- _WHAT TO DO_: Print verbatim every line starting at the one that contains "Recreate this object as parametric Blender" and ending at the final line of the records; include both endpoints.

(Object modeling scripts)

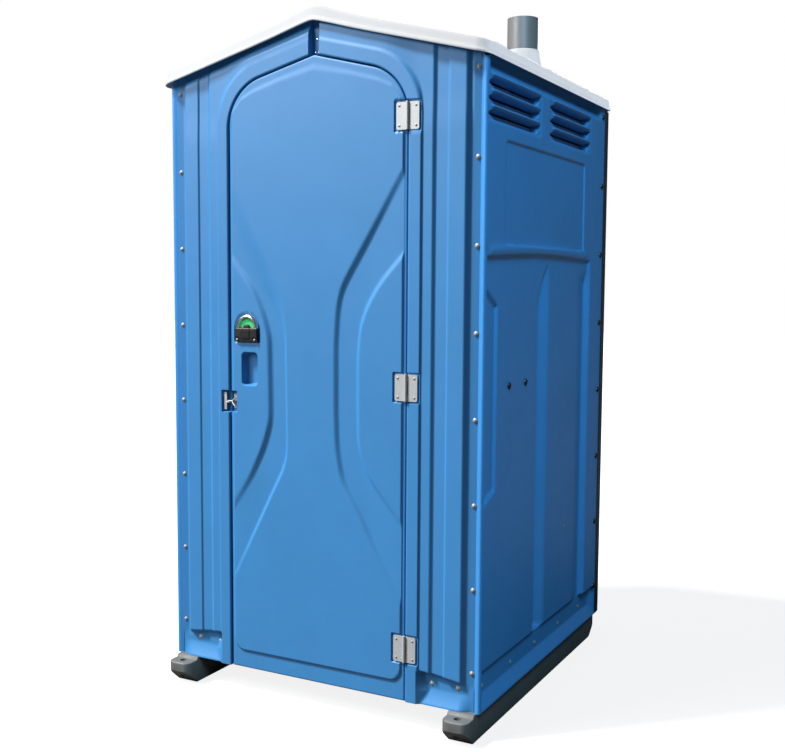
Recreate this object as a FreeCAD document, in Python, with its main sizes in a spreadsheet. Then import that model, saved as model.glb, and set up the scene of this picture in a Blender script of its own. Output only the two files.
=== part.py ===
import FreeCAD, Part
import Sketcher
import math, os
from FreeCAD import Vector, Placement, Rotation

# Portable toilet cabin: a moulded plastic cabin on two skids with a hinged
# door, gable roof, vent pipe, waste tank, seat, urinal and paper holder.
# Millimetres.  +X is to the right of somebody facing the door, +Y is to the
# back of the cabin, +Z is up.  The origin is on the ground under the middle
# of the whole object's bounding box.

doc = FreeCAD.newDocument("portable_toilet_cabin")
sheet = doc.addObject("Spreadsheet::Sheet", "dims")

DIMS = [
    ("cabin_width", 1105.0, "outside width over the side panels"),
    ("front_y", -515.5, "plane of the riveted front flange"),
    ("back_y", 589.5, "rear plane of the back panel"),
    ("lip_z", 85.0, "bottom lip of the walls and underside of the floor"),
    ("door_proud", 26.0, "door face ahead of the front flange plane"),
    ("skin", 5.0, "thickness of moulded skins"),
    ("wall", 6.0, "thickness of side and back panels"),
    ("skid_width", 84.0, "skid section width"),
    ("skid_height", 85.0, "skid section height"),
    ("skid_front", -594.0, "front end of the skids"),
    ("skid_back", 594.0, "rear end of the skids"),
    ("skid_x", 500.0, "skid centre line from the middle"),
    ("tie_hole_r", 11.0, "tie down hole radius in each skid tip"),
    ("tie_hole_y", -560.0, "tie down hole position"),
    ("floor_deck", 12.0, "thickness of the floor deck"),
    ("floor_half", 525.8, "half width of the floor pan"),
    ("floor_rim_z", 178.0, "top of the floor pan's upstand"),
    ("sill_z", 115.0, "top of the door sill"),
    ("door_half", 314.0, "half width of the door"),
    ("door_base", 84.0, "bottom edge of the door"),
    ("door_peak", 2000.0, "peak of the door"),
    ("door_arc", 155.0, "radius of the door's shoulders"),
    ("door_gap", 4.0, "gap between door and jamb"),
    ("door_depth", 38.0, "thickness of the door over both skins"),
    ("slope", 0.2555, "rise of roof and door head over run"),
    ("roof_top", 2135.0, "apex where the two roof slopes would meet"),
    ("roof_crest", 2128.0, "flattened crest of the roof"),
    ("roof_half", 565.0, "half width of the roof"),
    ("roof_front", -552.0, "front edge of the roof"),
    ("roof_back", 594.0, "rear edge of the roof"),
    ("roof_skin", 6.0, "thickness of the roof"),
    ("fascia", 38.0, "height of the roof's rim"),
    ("pipe_r", 57.0, "outside radius of the vent pipe"),
    ("pipe_bore", 53.0, "inside radius of the vent pipe"),
    ("pipe_x", 249.0, "vent pipe centre"),
    ("pipe_y", 507.0, "vent pipe centre"),
    ("pipe_top", 2298.0, "top of the vent pipe"),
    ("tank_front", 15.0, "front wall of the waste tank"),
    ("tank_step", 424.0, "where the tank's rear deck starts"),
    ("tank_deck", 510.0, "height of the seat deck"),
    ("tank_rear_deck", 590.0, "height of the rear deck"),
    ("seat_x", -60.0, "seat centre"),
    ("seat_y", 202.0, "seat centre"),
    ("hinge_x", 316.0, "door hinge axis"),
    ("hinge_y", -544.2, "door hinge axis"),
    ("hinge_pin_r", 2.5, "hinge pin radius"),
    ("knuckle_r", 4.5, "hinge knuckle radius"),
    ("hinge_height", 78.0, "hinge leaf height"),
    ("hinge_leaf", 36.5, "hinge leaf width from the pin"),
    ("latch_x", -246.0, "latch spindle"),
    ("latch_z", 1186.0, "latch spindle"),
    ("spindle_r", 6.0, "latch spindle radius"),
    ("run_gap", 0.05, "radial clearance of turning fits"),
    ("rivet_r", 8.0, "flange radius of the wall rivets"),
    ("rivet_pitch", 246.4, "pitch of the wall rivets"),
    ("rivet_low", 199.8, "height of the lowest wall rivet"),
    ("holder_z", 1023.0, "paper holder height"),
    ("rod_r", 6.0, "paper rod radius"),
]
for i, (alias, value, note) in enumerate(DIMS):
    row = str(i + 1)
    sheet.set("A" + row, note)
    sheet.set("B" + row, "%g" % value)
    sheet.setAlias("B" + row, alias)
doc.recompute()


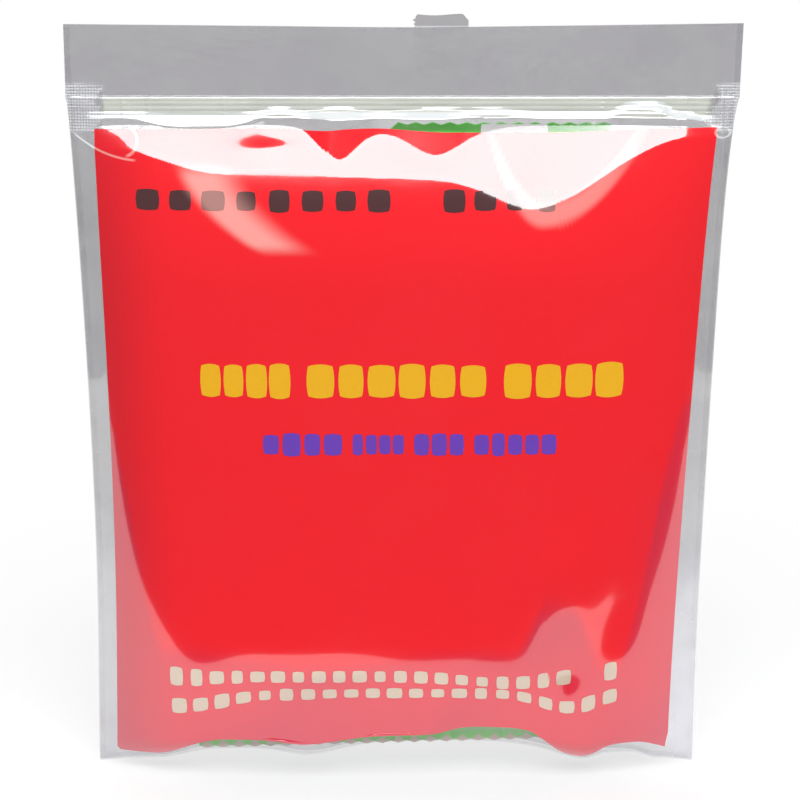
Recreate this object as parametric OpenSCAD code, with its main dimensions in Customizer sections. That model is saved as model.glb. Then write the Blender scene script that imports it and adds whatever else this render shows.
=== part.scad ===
// Packed smoke hood: a clear press-to-close pouch that holds a folded hood, a wet towel sachet and a leaflet.
// +X is the viewer's right, -Y the front and +Z up. The origin is the middle of the hanging tape's rear face.
// Depths are measured forward from that rear face, and heights up from the pouch's bottom corners.

/* [Pouch] */
// Width across the flat top edge
pouch_w = 220; // [212:1:240]
// Height from the bottom corners to the top edge
pouch_h = 260; // [250:1:280]
// Thickness that stands for the pouch film
film_t = 0.3; // [0.25:0.05:0.5]
// Thickness of a fused seam between the two films
seam_t = 0.3; // [0.2:0.05:0.4]
// Width of the weld along each side
weld_w = 2; // [1.5:0.5:4]
// Height of the crease along the bottom
crease_h = 2; // [1.5:0.5:4]
// Depth of the rounded underside
under_r = 14; // [12:1:18]
// How far the filled pouch draws its left edge in
draw_left = 1.6; // [0:0.2:4]
// How far the filled pouch draws its right edge in
draw_right = 3.6; // [0:0.2:4]
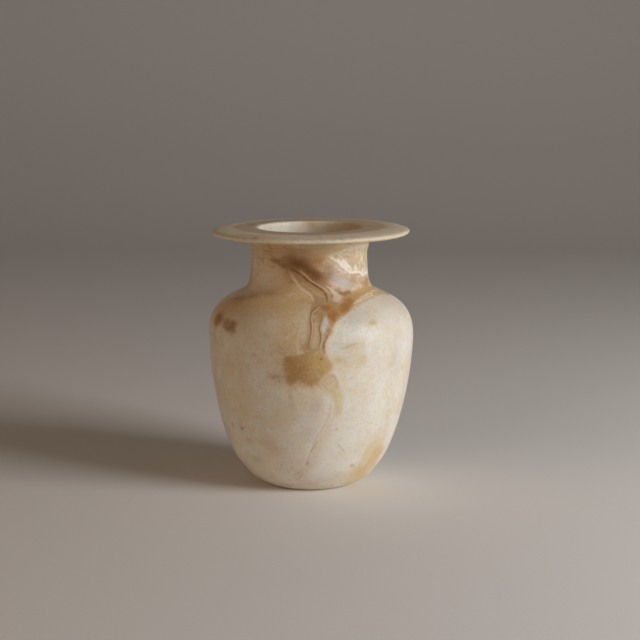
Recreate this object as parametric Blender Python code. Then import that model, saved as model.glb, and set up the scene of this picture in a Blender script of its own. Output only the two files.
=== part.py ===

- _RESULT_:
Recreate this object as parametric Blender Python code. Then import that model, saved as model.glb, and set up the scene of this picture in a Blender script of its own. Output only the two files.
=== part.py ===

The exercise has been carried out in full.